You may plant a container-grown or balled and burlapped redbud tree anytime the garden soil is not frozen. Gardeners typically try to plant when soil isn't dry and weather isn't hot so the burden on roots to absorb moisture is reduced. In U.S. Department of Agriculture plant hardiness zones 4 and 6, where winters are extremely cold, planting in early spring is ideal. In USDA zones 7 through 9, fall planting is preferred because it avoids the summer heat and roots continue to grow in the moist soil over the milder winter. Plant bare-root plants in very early spring.
Proper site selection for the Forest Pansy redbud helps root establishment and encourages healthy growth and a long lifespan for the tree. Redbud trees naturally are woodland plants and thus are exposed to lots of sunlight from fall to early spring to help with flowering development, but then they're in partial sun to partial shade during the heat of summer. Choose a fertile, organic-rich garden soil location. Pansy redbuds are tolerant of a wide array of soils, but a moist, well-drained soil that's neutral to slightly acidic in pH is best. Avoid hot, dry and wind-exposed locations.

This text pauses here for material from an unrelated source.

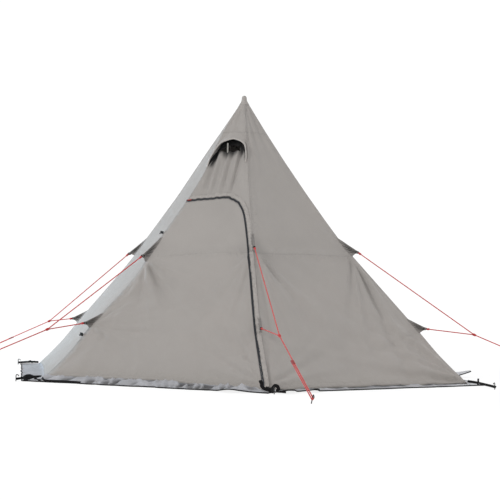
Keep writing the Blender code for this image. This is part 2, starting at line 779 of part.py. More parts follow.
def crown_cap():
    low = ROW_SHARES[-2] * HEIGHT + GAP
    profile = [(0, low + CAP_HIGH), (CAP_RADIUS / 2, low + CAP_HIGH - CAP_RADIUS / 8),
               (CAP_RADIUS, low + CAP_SHOULDER), (CAP_RADIUS, low), (CAP_BORE, low),
               (CAP_BORE, low + CAP_BORE_DEEP), (0, low + CAP_BORE_DEEP)]
    return turned("crown_cap", profile)


# Toggles
def toggle(name, level):
    """A short bar on a loop that hangs beside the door's seam."""
    side = SIDES["left_front"]
    height = level * HEIGHT
    across = side.high * share(height) - TOGGLE_FROM_SEAM
    normal = side.normal(height)
    down = normal.cross(side.along)
    if down.z > 0:
        down = -down
    centre = side.on_cloth(across, height, TOGGLE_RADIUS + GAP * 2)
    ends = [centre + side.along * TOGGLE_LONG / 2 * way for way in (-1, 1)]
    bar = tube(name, ends, TOGGLE_RADIUS)
    middle = centre - down * TOGGLE_LOOP / 2 - normal * (TOGGLE_RADIUS - TOGGLE_LOOP_THICK / 2)
    loop = block("loop_" + name, middle, (down, side.along, normal),
                 (TOGGLE_LOOP, TOGGLE_LOOP_WIDE, TOGGLE_LOOP_THICK))
    cut(bar, as_cutter(loop), "UNION")
    pivot_at(bar, centre - down * TOGGLE_LOOP - normal * TOGGLE_RADIUS)
    return bar


def build():
    clear_scene()
    cloth = material("canopy_cloth", (0.36, 0.335, 0.315), 0.85)
    crown = material("crown_cloth", (0.40, 0.385, 0.365), 0.85)
    ground = material("skirt_cloth", (0.40, 0.41, 0.47), 0.6)
    webbing = material("black_webbing", (0.015, 0.015, 0.016), 0.8)
    tape = material("zip_tape", (0.045, 0.05, 0.06), 0.6)
    net = material("vent_net", (0.02, 0.02, 0.02), 0.9)
    cord = material("red_cord", (0.55, 0.06, 0.06), 0.7)
    red = material("red_pull", (0.60, 0.02, 0.02), 0.5)
    steel = material("steel_wire", (0.08, 0.08, 0.085), 0.4, 1.0)
    metal = material("pole_metal", (0.50, 0.51, 0.52), 0.35, 1.0)
    plastic = material("black_plastic", (0.02, 0.02, 0.02), 0.45)
    rubber = material("foot_rubber", (0.03, 0.03, 0.03), 0.8)
    stay = material("pale_stay", (0.45, 0.43, 0.38), 0.6)

    add_door(cloth, tape)
    add_sliders(plastic, red)
    right_front = keep(panel("right_front_panel", SIDES["right_front"]), cloth)
    add_tabs(right_front, "front_right", 1)
    add_tabs(right_front, "right", -1)
    right_back = keep(panel("right_back_panel", SIDES["right_back"]), cloth)
    add_tabs(right_back, "back_right", -1)
    back = keep(panel("back_panel", SIDES["back"]), cloth)
    cut(back, vent_cutter("back"), "DIFFERENCE")
    left_back = keep(panel("left_back_panel", SIDES["left_back"]), cloth)
    add_tabs(left_back, "back_left", 1)
    left_front = keep(panel("left_front_panel", SIDES["left_front"]), cloth)
    add_tabs(left_front, "left", 1)
    add_tabs(left_front, "front_left", -1)
    for name in ("front", "back"):
        keep(hood(name), crown)
        keep(vent_mesh(name), net)
        keep(vent_prop(name), stay)
    add_skirts(ground)
    for row in STRAP_SHARES:
        add_strap(*row, webbing, steel)
    for row in GUY_SHARES:
        add_guy(row, cord, steel, plastic)
    add_pole(metal, rubber, plastic)
    keep(crown_cap(), crown)
    for name, level in TOGGLE_SHARES:
        keep(toggle(name, level), plastic)


build()
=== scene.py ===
"""Looks of a six-sided one-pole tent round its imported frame: one sewn canopy sheet, the door and its zip, hooded
vents, pull-out tabs with guy lines, corner straps and the ground skirt. Metres, +Z up, the door faces -Y."""

import math

import bmesh
import bpy
import numpy as np
from mathutils import Matrix, Vector


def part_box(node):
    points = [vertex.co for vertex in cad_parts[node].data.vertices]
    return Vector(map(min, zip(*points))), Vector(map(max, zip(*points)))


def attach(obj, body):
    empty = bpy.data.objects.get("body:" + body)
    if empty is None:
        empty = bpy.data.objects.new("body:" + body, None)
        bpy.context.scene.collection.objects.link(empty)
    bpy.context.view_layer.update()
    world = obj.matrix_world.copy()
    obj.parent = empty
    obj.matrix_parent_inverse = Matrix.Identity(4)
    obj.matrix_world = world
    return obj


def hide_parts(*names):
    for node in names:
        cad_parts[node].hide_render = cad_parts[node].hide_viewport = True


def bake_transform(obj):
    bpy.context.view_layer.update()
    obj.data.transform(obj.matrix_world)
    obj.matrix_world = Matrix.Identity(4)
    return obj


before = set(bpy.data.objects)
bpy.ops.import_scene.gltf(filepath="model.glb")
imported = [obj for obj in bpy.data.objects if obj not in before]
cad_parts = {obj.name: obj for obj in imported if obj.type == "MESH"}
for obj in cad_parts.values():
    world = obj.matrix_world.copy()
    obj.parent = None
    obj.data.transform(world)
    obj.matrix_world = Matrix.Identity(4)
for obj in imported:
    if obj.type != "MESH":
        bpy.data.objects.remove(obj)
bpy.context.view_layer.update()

# Plan and height, as in the frame
HALF_WIDTH = 2.0
HALF_DEPTH = 1.73
HALF_FRONT = 0.92
HEIGHT = 2.40
SEAM_SHARES = ((0.0, 1.0, 0.011), (0.19, 0.772, 0.0), (0.454, 0.472, 0.014), (1.0, 0.0, 0.0))
ROW_SHARES = (0.0, 0.042, 0.10, 0.19, 0.32, 0.454, 0.55, 0.65, 0.76, 0.87, 0.9867, 1.0)
EASE = 0.03  # half of the height over which a bend is rounded
HEM_CLEAR = 0.02
# Height of the hem at the corners that sit lower, and how far it rises between corners
CORNER_HEMS = {"front_left": 0.018, "front_right": 0.009, "right": 0.012}
HEM_RISES = {"front": 0.023, "right_front": 0.003}
HEM_RISE = 0.018  # of the other sides
HEM_SKEW = 0.75  # the highest place is nearer to a side's first corner
HEM_FADE = 0.30
UP = np.array((0.0, 0.0, 1.0))

# Heights of the seams and knots of the canopy's rows
LOW_KNOT = 0.456
LEVEL_SEAM = 1.02
LEVEL_DIP = 0.055
PLAIN_KNOT = 1.42
CROWN_SEAM = 2.07
CROWN = 2.368
ROW_COUNTS = (30, 38, 26, 42, 18)
COLUMNS = 132
COLUMN_CROWDING = 0.45  # columns are closer together near the seams
SEAM_STEPS = (0.004, 0.012, 0.0145, 0.026, 0.042)
WIDE_ENOUGH = 0.30  # narrower rows draw these steps in
SEAM_RAISE = 0.0012
SEAM_BAND = 0.012
CANOPY_THICK = 0.0009

# How far a corner seam is drawn aside between its tabs: direction, then (height, distance)
SEAM_PULLS = {
    "front_left": (1, (
        (0.0, 0.002), (0.09, 0.010), (0.15, 0.018), (0.22, 0.023), (0.34, 0.024), (0.44, 0.026), (0.53, 0.038),
        (0.62, 0.056), (0.72, 0.070), (0.85, 0.068), (0.98, 0.046), (1.10, 0.028), (1.19, 0.022), (1.26, 0.028),
        (1.40, 0.038), (1.60, 0.042), (1.68, 0.039), (1.75, 0.030), (1.83, 0.016), (1.90, 0.000), (2.02, -0.010),
        (2.10, -0.014), (2.20, -0.010), (2.34, 0.0), (2.40, 0.0),
    )),
    "left": (-1, (
        (0.0, 0.0), (0.90, 0.004), (1.05, 0.020), (1.16, 0.032), (1.37, 0.030), (1.51, 0.025), (1.79, 0.028),
        (1.93, 0.026), (2.10, 0.016), (2.28, 0.0), (2.40, 0.0),
    )),
}
PULL_EASE = 0.06  # half of the height over which the pulls are averaged

# Zip on the door side: across as a share of HALF_FRONT, up as a share of HEIGHT
ZIP_LEFT_HEIGHT_SHARE = 0.6063
ZIP_LEFT_INSET = 0.012
ZIP_ARCH_SHARES = ((0.02, 0.6165), (0.109, 0.6188), (0.197, 0.6046), (0.275, 0.5758), (0.336, 0.5329))
ZIP_SIDE_SHARES = (
    (0.454, 0.0505), (0.32, 0.0490), (0.19, 0.0475), (0.10, 0.0304), (0.042, 0.0196), (0.0275, 0.0180),
    (0.0080, 0.0168),
)
ZIP_EDGE = 0.0065  # from the zip's middle to the cloth on both sides
ARCH_END_SHARE = 0.5758
DOOR_STEP = 0.008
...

For the first two to three years after planting, it's important to monitor the soil environment around the Forest Pansy redbud. Irrigate to keep the newly planted root ball evenly moist, especially during the first 12 months. Supplement rainfall and irrigate to prevent any drought stress as the young tree begins to increase its growth. Place a 3- to 4-inch layer of organic mulch broadly around the tree under its branch canopy to deter weeds and conserve soil moisture. In some regions, you may need to cage the trunk to prevent hungry gnawing rodents from damaging the bark during the winter.